ただ、ここでもどのような操作をすればいいのかや、OSのアップデートがあったら、その度にベンチを取り直すのかなどが議題になっていた(といっても、やろうといっていたのは元編集長の飯田氏と私の2人だけ。撮影やムービー化するにしても、この2人以外からの協力はえられそうになかった。途方もなく時間がかかる作業を、ほぼボランティアでやらなければならなさそうだったので、最後までできなかった。もし、あれが実現していたら、Mac IIviとMacBook Airの速度も比較できたのではと思うと、ちょっと悔しい(最後の議論では、製品が発表された直後のOSバージョンでムービー化するのが、一番、公平だろうというところで議論が落ち着いていたーー>個々のマシンは、おそらく出荷時点のOSに最適化されているから、という根拠)。
ーもし、世の中に客観的レビュー、最良のレビューの方程式があるのなら
すべての媒体のレビューが同じないようになってしまいかねない。
気がついたら4:12amを回っていたので、本当にここで打ち切ることにしよう。
ただし、もし、「レビュー再考」の議論が、他のブログでも行われるようになったら、technoratiで検索して、コメントを残しにいきたいと思っている(週末か来週の水曜日以降になってしまうかもしれないが。実は来週の月、火と福岡にある大学で講演を行ってくる。それまでにすべての原稿をしあげねばならず、この後もブログの更新は難しそうだ)。
*1)私の中での「先生」と呼ばれる人のイメージは、さんざん自分で売り込んでおいて、編集者に「それじゃあ、お願いします」と頼まれると「よし、それじゃあ、仕方がない。書いてやろう」と答え、ベンチマークテストはすべて編集者に取らせて、その結果だけを見て、うまく文章をつなぎ合わせている人といったイメージがある。もしかしたら、私がレビューを書くときには、なぜか自分で取るハメになっていたので、そのジェラシーかもしれないが。私は歳だけはとっていても、「先生」になったつもりも、なるつもりもあまりない。できれば、みんなで一緒に考える場や機会をつくっていきたい、というスタンスだ。

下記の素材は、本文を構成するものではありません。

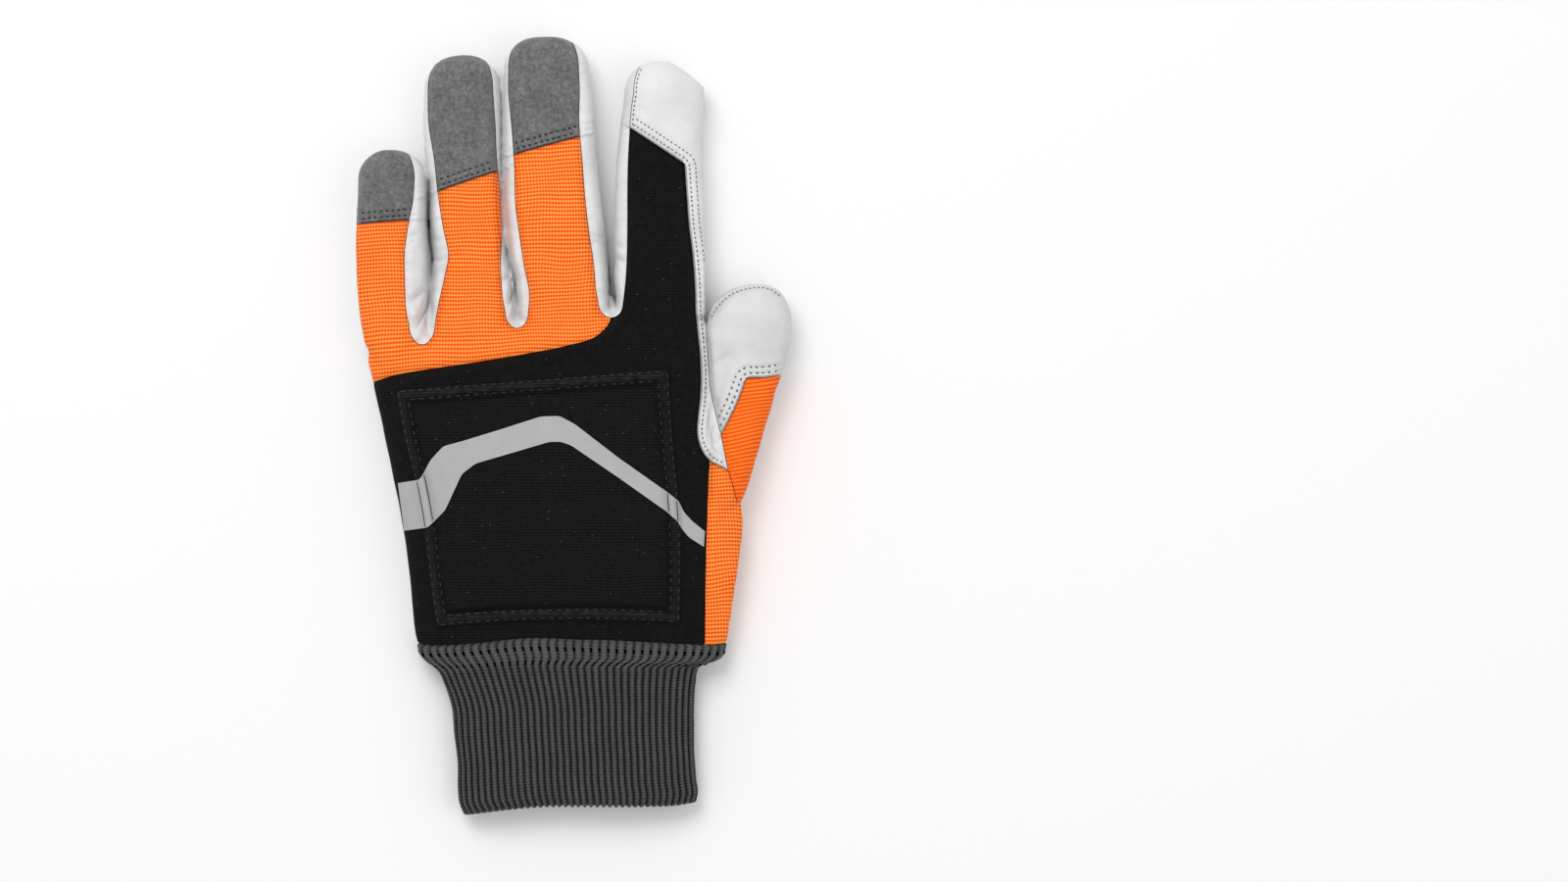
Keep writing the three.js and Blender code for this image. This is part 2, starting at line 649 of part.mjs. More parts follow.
// A blanket with the given top over a grid of points. What it lies on is cut away from below.
function blanket(grid, top, below) {
  const rows = grid.length;
  const count = grid[0].length;
  const points = grid.flat().map((p) => new THREE.Vector3(p.x, p.y, top(p.x, p.y)));
  points.push(...grid.flat().map((p) => new THREE.Vector3(p.x, p.y, backSeamZ)));
  const faces = [];
  const under = rows * count;
  const quad = (a, b, c, d) => faces.push(a, b, c, a, c, d);
  for (let i = 0; i < rows - 1; i++) {
    for (let k = 0; k < count - 1; k++) {
      const a = i * count + k;
      quad(a, a + 1, a + count + 1, a + count);
      quad(under + a, under + a + count, under + a + count + 1, under + a + 1);
    }
    const [first, last] = [i * count, i * count + count - 1];
    quad(first, first + count, under + first + count, under + first);
    quad(last, under + last, under + last + count, last + count);
  }
  const end = (rows - 1) * count;
  for (let k = 0; k < count - 1; k++) {
    quad(k, under + k, under + k + 1, k + 1);
    quad(end + k, end + k + 1, under + end + k + 1, under + end + k);
  }
  const solid = solidOf(new THREE.BufferGeometry().setFromPoints(points).setIndex(faces));
  return below.reduce((left, cutter) => left.subtract(cutter), solid);
}

const mix = (a, b, share) => new THREE.Vector2().lerpVectors(a, b, share);

// The pad as a grid whose lines run along its edges. by: moves every edge outwards.
function padGrid(by) {
  const steps = [0, 0.016, 0.04, 0.07, 0.2, 0.4, 0.6, 0.8, 0.93, 0.96, 0.984, 1];
  const rowAt = (share) => {
    const at = share * (padRows.length - 1);
    const i = Math.min(padRows.length - 2, Math.floor(at));
    const read = (column) => padRows[i][column] + (padRows[i + 1][column] - padRows[i][column]) * (at - i);
    const left = onHand({ across: read("left"), along: read("leftAt") });
    const right = onHand({ across: read("right"), along: read("rightAt") });
    const push = by * (2 * share - 1);
    left.add(new THREE.Vector2(-by, push));
    right.add(new THREE.Vector2(by, push));
    return steps.map((step) => mix(left, right, step));
  };
  return steps.map(rowAt);
}

function sawPad(hand) {
  const top = (x, y) => backHeight(x, y) + restGap + padLift(x, y);
  return blanket(padGrid(0), top, [hand]);
}

// The band follows the pad and drops off its edges on both sides.
function reflectiveBand(hand) {
  const grid = [];
  const across = [0, 0.33, 0.67, 1];
  const lowerEdge = bandRows.map((row) => onHand({ across: row.lowerX, along: row.lowerAt }));
  const upperEdge = bandRows.map((row) => onHand({ across: row.upperX, along: row.upperAt }));
  const fine = (edge) => edge.flatMap((p, i) => (i ? [mix(edge[i - 1], p, 0.5), p] : [p]));
  const [lower, upper] = [fine(lowerEdge), fine(upperEdge)];
  across.forEach((share) => grid.push(lower.map((p, i) => mix(p, upper[i], share))));
  const reach = 2.5; // the band bridges the step beside the pad over this length
  const lift = (x, y) => Math.max(padLift(x, y), padLift(x - reach, y), padLift(x + reach, y));
  const top = (x, y) => backHeight(x, y) + 2 * restGap + lift(x, y) + bandThickness;
  const padTop = (x, y) => backHeight(x, y) + 2 * restGap + padLift(x, y);
  const padCutter = blanket(padGrid(seamGap), padTop, []);
  return blanket(grid, top, [hand, padCutter]);
}

// Knitted tube. Ribs run along it. Its outside is one zigzag ring per section.
function knitCuff() {
  const sectionOf = (row) => ({
    y: wristY - seamGap - row.at * cuffLength,
    left: cuffCentreX + row.left * cuffWidth,
    right: cuffCentreX + row.right * cuffWidth,
    high: row.high * cuffHeight,
    puff: 1,
  });
  const hang = (p) => p.setY(p.y - hemDrop * ((wristY - p.y) / cuffLength) * (0.5 - p.x / cuffWidth));
  const outside = cuffSections.map((row) => {
    const out = ring(sectionOf(row), bare, 2 * ribCount);
    const grooves = ring(sectionOf(row), { side: ribDepth, top: ribDepth, bottom: 0 }, 2 * ribCount);
    return out.map((p, k) => hang(k % 2 ? p : grooves[k]));
  });
  const inset = { side: cuffWall, top: cuffWall, bottom: cuffWall };
  const inside = cuffSections.map((row) => ring(sectionOf(row), inset, 24).map(hang));
  const before = inside[0].map((p) => p.clone().setY(p.y + 5));
  const after = inside[inside.length - 1].map((p) => p.clone().setY(p.y - 5));
  const flip = (rings) => [...rings].reverse();
  return solidOf(loft(flip(outside))).subtract(solidOf(loft(flip([before, ...inside, after]))));
}

const group = new THREE.Group();
function addPiece(name, solid, material) {
  const geometry = mainBody(geometryOf(solid));
  const mesh = new THREE.Mesh(geometry, new THREE.MeshStandardMaterial(materials[material]));
  mesh.name = name;
  group.add(mesh);
}

const skin = gloveSkin();
const restingHand = handSolid(bare, 0, restGap);
const everywhere = vectors([[-90, -140], [90, -140], [90, 140], [-90, 140]]);
const [upperSkin, palmSkin] = cutAlong(skin, everywhere, palmSeamZ);
let [backCloth, sides] = cutAlong(upperSkin, backOutline(), backSeamZ);
addPiece("palm_leather", palmSkin, "leather");

for (const name of ["little", "ring", "middle"]) {
  let tip;
  [tip, backCloth] = cutAlong(backCloth, tipOutline(fingers[name]));
  addPiece(`tip_${name}`, tip, "suede");
}
const [knuckles, blackBack] = cutAlong(backCloth, orangeArea());
addPiece("knuckle_cloth", knuckles, "orangeCloth");
addPiece("back_cloth", blackBack, "blackCloth");
addPiece("saw_pad", sawPad(restingHand), "blackCloth");
addPiece("reflective_band", reflectiveBand(restingHand), "reflective");

const centreOf = ({ root, tip, width }) => root[0] + tip * width;
const between = (from, to) => {
  const [left, right] = [centreOf(from), centreOf(to)];
  const start = vectors([[left, 18], [right, 18]]);
  const end = vectors([[right, 140], [left, 140]]);
  if (!to.leatherTip) return [...start, ...end];
  const tipSeam = fingerSeam(to, "seamL").filter((p) => p.y > to.root[1] + to.hem.rightAt * to.length);
  return [...start, ...tipSeam, ...end];
};
const forks = [
  ["fourchette_little_ring", fingers.little, fingers.ring],
  ["fourchette_ring_middle", fingers.ring, fingers.middle],
  ["fourchette_middle_index", fingers.middle, fingers.index],
];
for (const [name, from, to] of forks) {
  let fourchette;
  [fourchette, sides] = cutAlong(sides, between(from, to));
  addPiece(name, fourchette, "leather");
}
for (const [name, outline, material] of [
  ["thumb_leather", thumbLeatherArea, "leather"],
  ["thumb_back", thumbBackArea, "orangeCloth"],
  ["side_gusset", gussetArea, "orangeCloth"],
  ["index_leather", indexLeatherArea, "leather"],
]) {
  let panel;
  [panel, sides] = cutAlong(sides, outline.map(onHand));
  addPiece(name, panel, material);
}
addPiece("outer_side_wall", sides, "leather");
addPiece("knit_cuff", knitCuff(), "knit");

// The origin is under the middle of the glove, on the floor.
const box = new THREE.Box3().setFromObject(group);
const middle = box.getCenter(new THREE.Vector3()).setZ(box.min.z);
group.children.forEach((mesh) => mesh.geometry.translate(-middle.x, -middle.y, -middle.z));

export default group;
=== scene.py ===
import math

import bmesh
import bpy
import numpy as np
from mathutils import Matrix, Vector
from mathutils.bvhtree import BVHTree
from mathutils.kdtree import KDTree


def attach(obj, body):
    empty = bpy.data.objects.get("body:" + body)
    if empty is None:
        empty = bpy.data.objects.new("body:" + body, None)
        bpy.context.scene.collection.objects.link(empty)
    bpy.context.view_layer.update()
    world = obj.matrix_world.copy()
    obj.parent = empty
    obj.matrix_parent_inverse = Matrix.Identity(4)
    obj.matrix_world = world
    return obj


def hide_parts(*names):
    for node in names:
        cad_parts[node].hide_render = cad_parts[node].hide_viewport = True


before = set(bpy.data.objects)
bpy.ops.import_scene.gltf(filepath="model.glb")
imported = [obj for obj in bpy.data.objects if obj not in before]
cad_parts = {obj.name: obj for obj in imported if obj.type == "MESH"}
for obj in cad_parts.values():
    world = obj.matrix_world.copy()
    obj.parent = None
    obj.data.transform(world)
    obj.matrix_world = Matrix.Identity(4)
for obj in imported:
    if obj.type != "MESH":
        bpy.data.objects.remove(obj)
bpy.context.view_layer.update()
scene = bpy.context.scene
mm = 0.001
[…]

雑誌にしても、Webにしても、ブログにしても、記事を読むという行為は、つまるところ、自分の内側にある考えや視点、共鳴を引き出すための行為に過ぎないと思っている。
特に私は先生でもなんでもないので、書かれたことをすべて鵜呑みにしてしまわれると困る。もちろん、できる限りの事実は書くつもりだが、書いた内容をきっかけに、自分で考えてもらって初めて、何かが生まれるのだ。それは脳内のシナプスとシナプスの結びつきに似ている。
追記:
ーパソコンは道具となりつつある。筆記具としても使われ、楽器として使われ、電話として使われる
ーペンのレビューに「このペンのインクでは〜の成分が他社より○%多い」といったことが書かれるだろうか。おそらく、それよりは書き心地や、その裏にある思想、背景が語られるだろう
ー例えばアプリケーションベンチをする場合、1秒速い、2秒速いという指標をどう噛み砕くべきなのか>> おそらくテスト用のデータを配らないことには意味がない。
ー昔はExcelで複雑な計算をしただけでも、CPUによって数秒の差が出たが、今日ではそれが難しい。ワープロもしかり。そうなると結局、PhotoshopやFinal Cut Pro? レビュー対象のマシンが、それらのソフトのサポート対象外のばあいはどうすればいいのか。